BTW, I saw zero GNU/Linux laptops at this summit; I left mine at the office.  I stand corrected on this point; thanks to Paul Jones for pointing out that Luis Villa was using one.

Personally, I’m glad for the opportunity to come and engage with so many smart people, both attendees and presenters. Special thanks to The Real Adam who was thoughtful and engaging when discussing our reactions to the summit while there.

Oh yeah. Just to be fully transparent here: M$ paid for my travel, stay, and food.

3 Responses to “Open Source Creds and Others Reactions to the Microsoft Technology Summit”

  1. Paul Jones Says:

    Good to have met you and thanks for the link back.

    Couple of things.

    Luis aka tieguy was using a Linux desktop complete with Penquin image burned into the lid of his laptop.

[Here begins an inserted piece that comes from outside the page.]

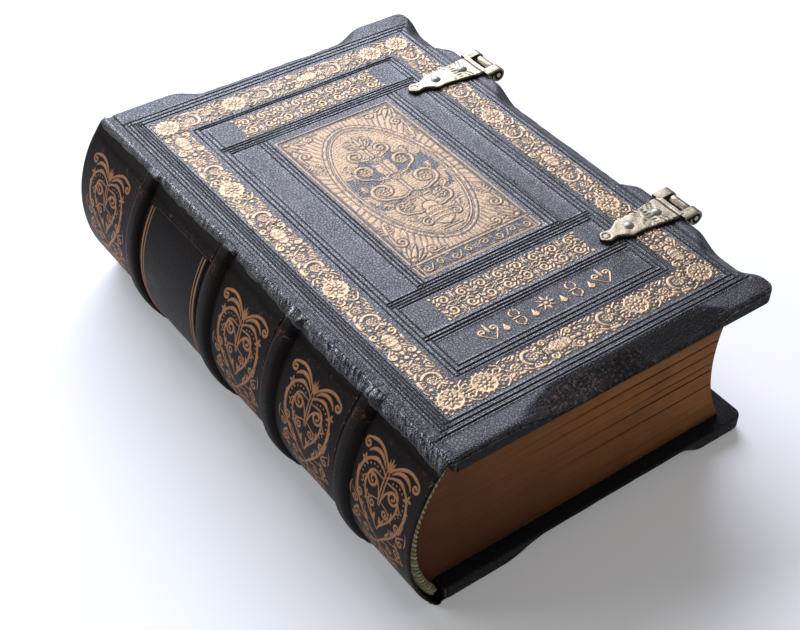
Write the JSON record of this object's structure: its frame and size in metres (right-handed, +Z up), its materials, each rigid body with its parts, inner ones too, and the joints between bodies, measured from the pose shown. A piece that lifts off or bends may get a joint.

    It should be noted that iPhones cannot connect to the MSFT wifi but everything else could.

    Still digesting some of the experiences.

  2. robert Says:

    Hey paul,

    thanks for letting me know. I’ve modified my post to reflect this.

  3. Luis Villa Says:

    My intent wasn’t to be dismissive at all, just to note that most of the flash/adobe folks I talked to seemed more interested in the flash/java/silverlight discussion than the open source-oriented discussions. A couple, frankly, were downright mad that there was so little content aimed at them and felt that they’d wasted their time. But you’re right- I should have been more clear about what I meant, and I could see that it came off as an either-or thing. My apologies.